About Catholic feminist theology, what's on the horizon? Women priests? The reformulation of chastity and sexual identity?

"There is the awareness that the 'woman problem' has not yet been overcome in the Church or even in 21st century society. In Europe in 2015, women earned 16% less wages than men for equal work -- everything else proceeds from that. How do theology and ecclesial practices continue to contribute to the exploitation of women? Why is their exclusion from the liturgical representation and Church government still being justified?"

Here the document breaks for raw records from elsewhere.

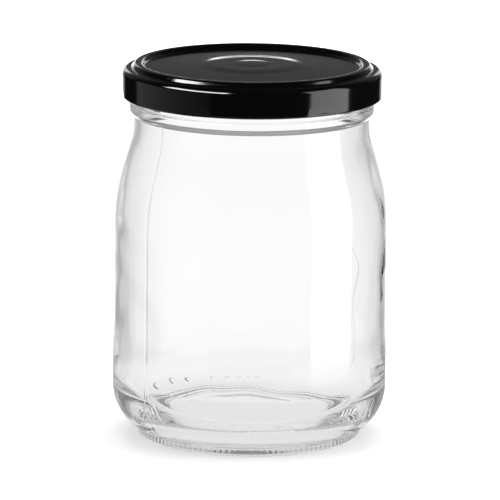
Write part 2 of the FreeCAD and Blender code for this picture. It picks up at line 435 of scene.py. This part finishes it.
def left_of(heading):
    return Vector((-math.sin(heading), math.cos(heading)))


def walk(start, steps, offset):
    """Outline that starts level and outwards, kept offset to its left; a step is a length or a
    (radius, turn) bend with a left turn positive."""
    place, heading = start, 0.0
    line = [place + left_of(heading) * offset]
    for step in steps:
        if isinstance(step, tuple):
            radius, turn = step
            side = math.copysign(radius, turn)
            centre = place + left_of(heading) * side
            count = max(2, math.ceil(abs(turn) / BEND_STEP))
            begin = heading
            for i in range(1, count + 1):
                heading = begin + math.radians(turn) * i / count
                line.append(centre - left_of(heading) * (side - offset))
            place = centre - left_of(heading) * side
        else:
            ahead = Vector((math.cos(heading), math.sin(heading)))
            aside = left_of(heading) * offset
            line += [place + ahead * along + aside for along in stations(step, SPACING_SHEET)]
            place = place + ahead * step
    return line


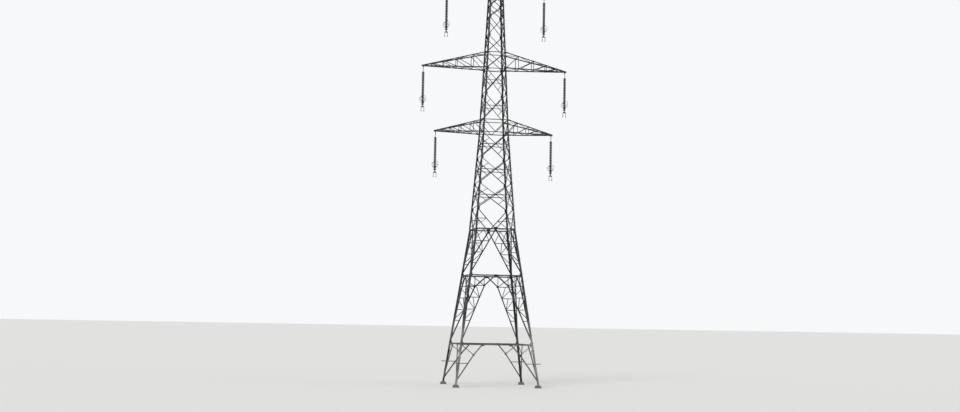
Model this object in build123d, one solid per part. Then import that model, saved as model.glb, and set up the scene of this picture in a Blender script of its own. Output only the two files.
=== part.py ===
# A lattice transmission pylon for two three-phase circuits, as a 1:2 scale model.
#
# A square steel tower of angle bars stands on four concrete muffs. Its legs bend at a waist and
# again at the lowest crossarm, and a small pyramid on top carries the earthwire. Three pairs of
# tapering crossarms each hold a suspension string of insulator discs with arcing horns, a yoke
# and two conductor clamps.
#
# Millimetres, at half the real size. X runs along the crossarms, Y along the line, Z up. The
# origin is on the ground, on the tower's axis. Front is -Y and right is +X.

import math
import os
from itertools import accumulate

from build123d import *

os.makedirs("parts", exist_ok=True)

# Heights above the ground, on the legs' node points.
MUFF_TOP = 130.0
KNEE_LOW = 2125.0  # horizontals over the splayed feet
KNEE_HIGH = 5550.0
WAIST = 7825.0  # the legs bend here

# Heights of what stands on the waist, from the bottom up. Each one starts where the last ends.
BODY_PANELS = (1075.0, 1275.0, 1300.0, 1275.0)
LOW_ARM_DEPTH = 675.0  # between the chords of the arms, at the tower
LOW_GAP_PANELS = (1325.0, 1300.0)
MIDDLE_ARM_DEPTH = 850.0
UPPER_GAP_PANELS = (875.0, 975.0, 575.0, 600.0)
TOP_ARM_DEPTH = 675.0
PEAK_HEIGHT = 1100.0

LOW_ARM_CHORD = WAIST + sum(BODY_PANELS)  # the legs bend again here
LOW_ARM_TOP = LOW_ARM_CHORD + LOW_ARM_DEPTH
MIDDLE_ARM_CHORD = LOW_ARM_TOP + sum(LOW_GAP_PANELS)
MIDDLE_ARM_TOP = MIDDLE_ARM_CHORD + MIDDLE_ARM_DEPTH
TOP_ARM_CHORD = MIDDLE_ARM_TOP + sum(UPPER_GAP_PANELS)
TOP_ARM_TOP = TOP_ARM_CHORD + TOP_ARM_DEPTH
PEAK_TOP = TOP_ARM_TOP + PEAK_HEIGHT

# Half the distance between the legs' outer corners at the bends.
GROUND_HALF = 2110.0
WAIST_HALF = 1015.0
LOW_ARM_HALF = 660.0
NECK_HALF = 315.0  # at the top arm's upper chords
PEAK_HALF = 42.0

# Where the strings hang, out from the tower's axis.
LOW_ARM_REACH = 2985.0
MIDDLE_ARM_REACH = 3670.0
TOP_ARM_REACH = 2535.0
TIP_OVERRUN = 90.0  # the tip plate runs on past its pin

# Leg angles: flange width and thickness.
LOWER_LEG_WIDTH = 100.0
LOWER_LEG_WALL = 10.0
UPPER_LEG_WIDTH = 75.0
UPPER_LEG_WALL = 8.0
PEAK_LEG_WIDTH = 40.0
PEAK_LEG_WALL = 5.0

# Bracing bars.
BRACE_WALL = 5.0
MAIN_BRACE_WIDTH = 60.0
BODY_BRACE_WIDTH = 45.0
HEAD_BRACE_WIDTH = 36.0
REDUNDANT_WIDTH = 28.0
BAR_CLEARANCE = 6.0  # between bars of two faces that meet at a leg
SHELF_DEPTH = 50.0  # level flange of a horizontal

# Cranked braces over the feet: the kink, out from the axis and below the horizontal over it.
FOOT_KINK_OUT = 1160.0
FOOT_KINK_DROP = 535.0
FOOT_BRACE_TOP = 690.0  # where the brace leaves the horizontal over the feet
FOOT_BRACE_END = 130.0  # above the muff
GUARD_HEIGHT = 1175.0
KNEE_KINK_OUT = 600.0
KNEE_KINK_DROP = 550.0
KNEE_STAY_DROP = 1730.0  # a level bar under the kink, below the same horizontal
SHANK_STAY_DROP = 1160.0  # and one below the waist

# Plan bracing, laid on the horizontals.
PLAN_BAR_WIDTH = 40.0
PLAN_BAR_WALL = 5.0
PLAN_PLAY = 2.0

# Concrete muffs round the leg stubs.
MUFF_WIDTH = 300.0
MUFF_TOP_WIDTH = 230.0

# Crossarms.
ARM_CHORD_WIDTH = 45.0
ARM_WALL = 5.0
ARM_LACE_WIDTH = 28.0
ARM_PANELS = (0.2, 0.45, 0.66, 0.84)
ARM_TIP_DEPTH = 60.0  # between the chords at the tip
ARM_GUSSET = 260.0  # length of the tip plate
ARM_TIP_HALF = 26.0  # half the width at the tip
ARM_INSET = 4.0  # chords start this far inside the legs' corners
ARM_LEAD = 90.0  # length that is trimmed off against the leg
TIP_PLATE_WALL = 8.0
PIN_DROP = 45.0  # the string's pin below the arm's floor

# Earthwire peak.
PEAK_STEP = 90.0  # the peak's bracing stops this far under its cap
CAP_WALL = 10.0
LUG_WIDTH = 40.0
LUG_HEIGHT = 45.0
LUG_BORE = 8.0

# Guard brackets: their seat on the leg and how far they stand out.
GUARD_SEAT = 80.0
GUARD_REACH = 250.0
GUARD_BAR_WIDTH = 28.0

# Shackle on the arm's pin, and the cross joint below it.
PIN_RADIUS = 6.0
PIN_PLAY = 0.8
EYE_RADIUS = 18.0
CHEEK_GAP = 4.0
CHEEK_WALL = 6.0
CHEEK_RADIUS = 15.0
EYE_BEVEL = 0.45  # share of the radius that is cut off an eye's corners
LINK_LENGTH = 50.0  # from a pin to the bridge below it
BRIDGE_HEIGHT = 14.0
SHACKLE_DROP = 110.0  # between the two pins

# Insulator string, measured down from its own pin.
DISC_COUNT = 20
DISC_PITCH = 85.0
DISC_RADIUS = 66.0
DISC_DEPTH = 68.0  # from the top of a disc's cap to its rim
DISC_SIDES = 6
CAP_RADIUS = 24.0
CAP_DROP = 115.0  # top of the first cap
NECK_RADIUS = 12.0  # the bars above and below the discs

# Fittings under the string.
YOKE_GAP = 50.0  # from the string's tail to the yoke's top
YOKE_HEIGHT = 80.0
YOKE_WALL = 10.0
YOKE_SHOULDER = 24.0  # half the plate's top, and its margin past the straps
CLAMP_SPREAD = 72.0
CLAMP_DROP = 200.0
CLAMP_LENGTH = 130.0
CLAMP_RADIUS = 16.0
CLAMP_LIP = 0.65  # height of the ends above and below the conductor, as a share of the radius
CLAMP_KEEL = 0.4  # length of the flat underside, as a share of the length
CONDUCTOR_RADIUS = 7.5
STRAP_WIDTH = 18.0
STRAP_LAP = 6.0  # the strap's ends run into the yoke and the clamp
HORN_BAR = 20.0
HORN_REACH = 230.0
HORN_RISE = 515.0
HORN_WIDTH = 300.0
HORN_LOOP = 0.68  # where the loop is widest, as a share of its length
HORN_FOOT = 70.0  # half width at the foot
HORN_CROWN = 75.0  # half width at the top

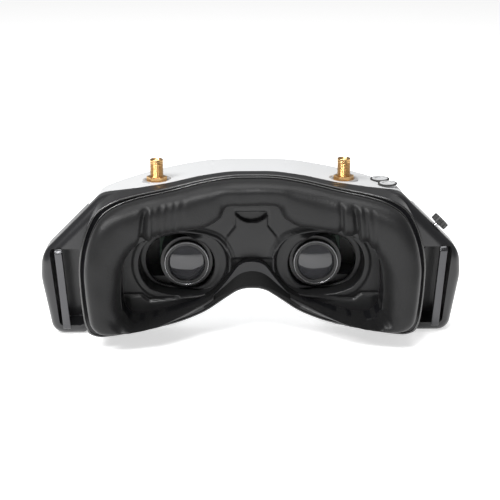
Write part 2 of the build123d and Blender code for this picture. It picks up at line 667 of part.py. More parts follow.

What do you think of the new sexism?

"Most of the women, particularly the young, feel themselves to be "women" and different from "men". This gender diversity feels attractive to them and they don't accept that men or society impose anything on them, like switching from a paid job to an unpaid one or dressing in a certain way. But, with the imposition eliminated, there are many women who leave work after the birth of their first child or dress sexy, even if it means annoying shoes and cosmetic surgery. I believe, however, that this patriarchal model is not the society that men impose on women, but the one that men and women build together when they do not have the courage to be queer, to each develop their own originality."

Will you return to the convent?

"The exclaustration permit will end in August 2018. It's my intention to respect it."